Do imaginary roots mean the graph has no vertex?
The graph still has a vertex. The parabola has a definite shape and a turning point. The existence of imaginary roots simply means that this vertex lies above the x-axis (opening up) or below the x-axis (opening down), never intersecting the axis itself.
How do you write imaginary roots in standard form?
Standard form is a + bi. Even if the real part is zero, write it clearly. For example, if your answer is just the square root of -9, write 0 ± 3i or simply ±3i. If solving gives a fraction, split it: (1/2) + (3/2)i.
Why does my calculator give an error for imaginary roots?
Most standard school calculators are set to “Real” mode by default. When they encounter a negative square root, they stop. You usually need to change the mode settings to “a+bi” or “Complex” to see the imaginary result displayed.
Wrapping It Up – How Do You Find Imaginary Roots?

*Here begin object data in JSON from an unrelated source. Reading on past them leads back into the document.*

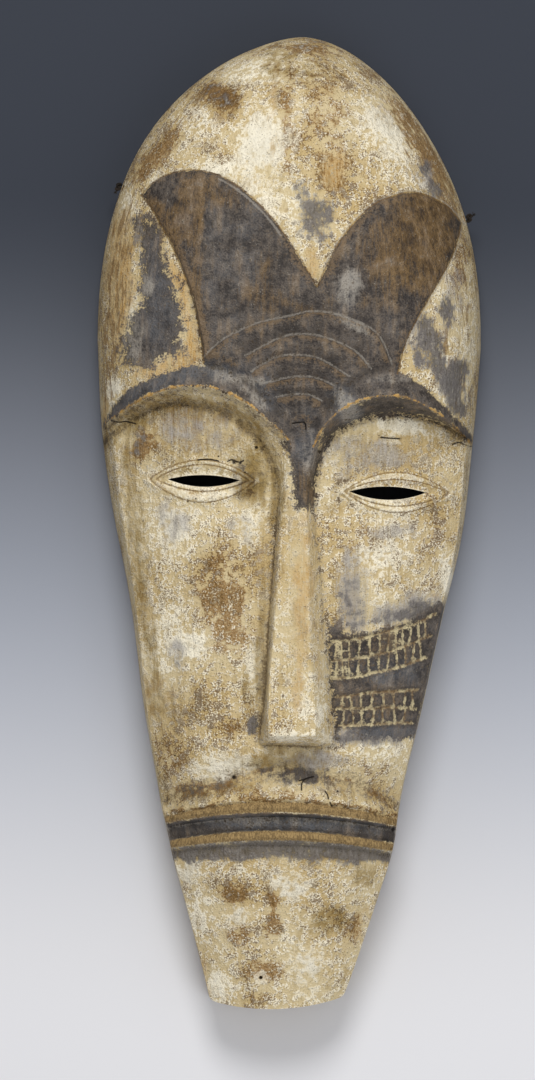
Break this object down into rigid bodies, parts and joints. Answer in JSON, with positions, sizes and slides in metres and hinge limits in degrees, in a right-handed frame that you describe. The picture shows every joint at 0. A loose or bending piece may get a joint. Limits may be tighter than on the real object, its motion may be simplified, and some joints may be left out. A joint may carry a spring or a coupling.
{
  "type": "fang mask",
  "caption": "Long carved wooden face mask with a domed forehead, thin nose, arched brows, slit eyes and whitened face, hollow behind, lying on its rim.",
  "frame": {"origin": "under the middle of the mask, in the plane of the flat rim that it lies on", "axes": "+Z out of the face, +Y towards the crown, +X to the right of whoever looks at the face"},
  "size_m": [0.246, 0.623, 0.1075],
  "materials": {
    "painted_wood": "worn white clay over light wood, matt, with dark brows and rubbed ochre edges",
    "cord_fibre": "thin twisted plant fibre, dark with age, matt"
  },
  "bodies": {
    "root": {"mask": "painted_wood", "hanging_cord": "cord_fibre", "knot_left": "cord_fibre", "knot_right": "cord_fibre"}
  },
  "joints": []
}
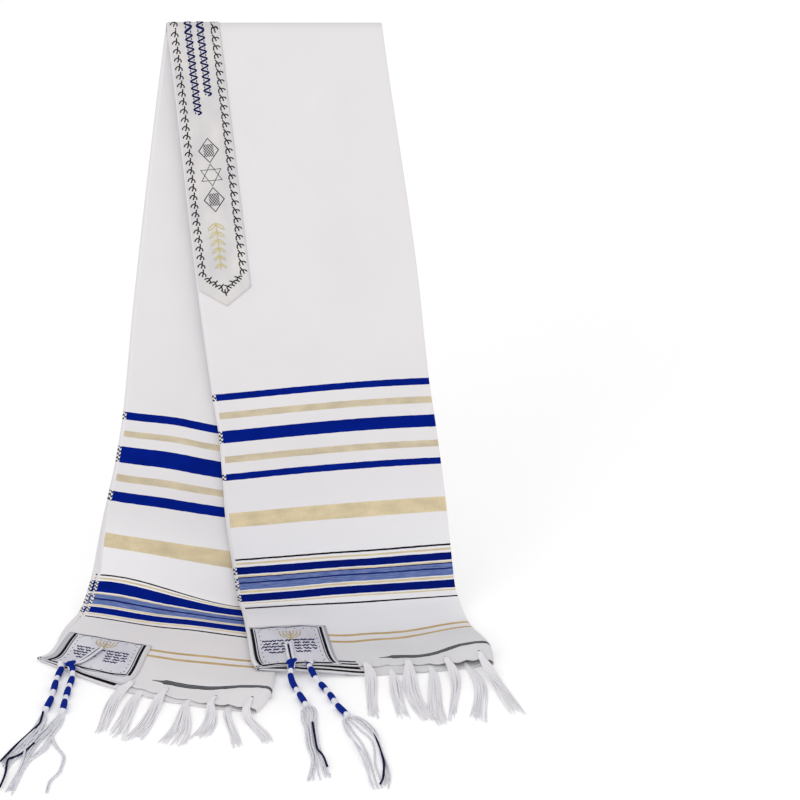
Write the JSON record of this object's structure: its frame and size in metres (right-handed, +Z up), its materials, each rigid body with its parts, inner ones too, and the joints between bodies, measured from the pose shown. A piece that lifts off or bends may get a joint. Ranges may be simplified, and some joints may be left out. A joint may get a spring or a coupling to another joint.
{
  "type": "tallit prayer shawl on a rod",
  "caption": "Fringed prayer shawl folded lengthwise and hung askew over a thin rod, its ends turned out below, with striped borders, a neckband, corner patches and wound tassels.",
  "frame": {"origin": "middle of the rod's length, give or take a few millimetres, on the rod's axis", "axes": "+X along the rod towards the cloth's lengthwise fold, -Y towards the side the cloth's ends are turned out to, +Z up"},
  "size_m": [0.5806, 0.4502, 0.739],
  "materials": {
    "rod_metal": "plain light grey paint, satin",
    "shawl_cloth": "smooth white twill weave with woven blue, gold and black stripes",
    "satin": "silver-white satin with woven dark ornament",
    "fringe_yarn": "soft white yarn",
    "tassel_yarn": "twisted white yarn wound with royal blue yarn"
  },
  "bodies": {
    "root": {"rod": "rod_metal", "front_fall": "shawl_cloth", "back_fall": "shawl_cloth", "neckband": "satin", "corner_patch_front_upper": "satin", "corner_patch_front_lower": "satin", "corner_patch_back_upper": "satin", "corner_patch_back_lower": "satin", "fringe_front_upper": "fringe_yarn", "fringe_front_lower": "fringe_yarn", "fringe_back_upper": "fringe_yarn", "fringe_back_lower": "fringe_yarn", "tassel_front_upper": "tassel_yarn", "tassel_front_lower": "tassel_yarn", "tassel_back_upper": "tassel_yarn", "tassel_back_lower": "tassel_yarn"}
  },
  "joints": []
}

Solving for imaginary roots expands your mathematical toolkit beyond the visible number line. By using the quadratic formula and paying close attention to the discriminant, you can tackle equations that seem unsolvable at first glance. Remember that a negative discriminant is not a dead end; it is simply a signpost pointing toward the complex plane. Master the simplification of i, respect the conjugate pairs, and you will find these problems straightforward.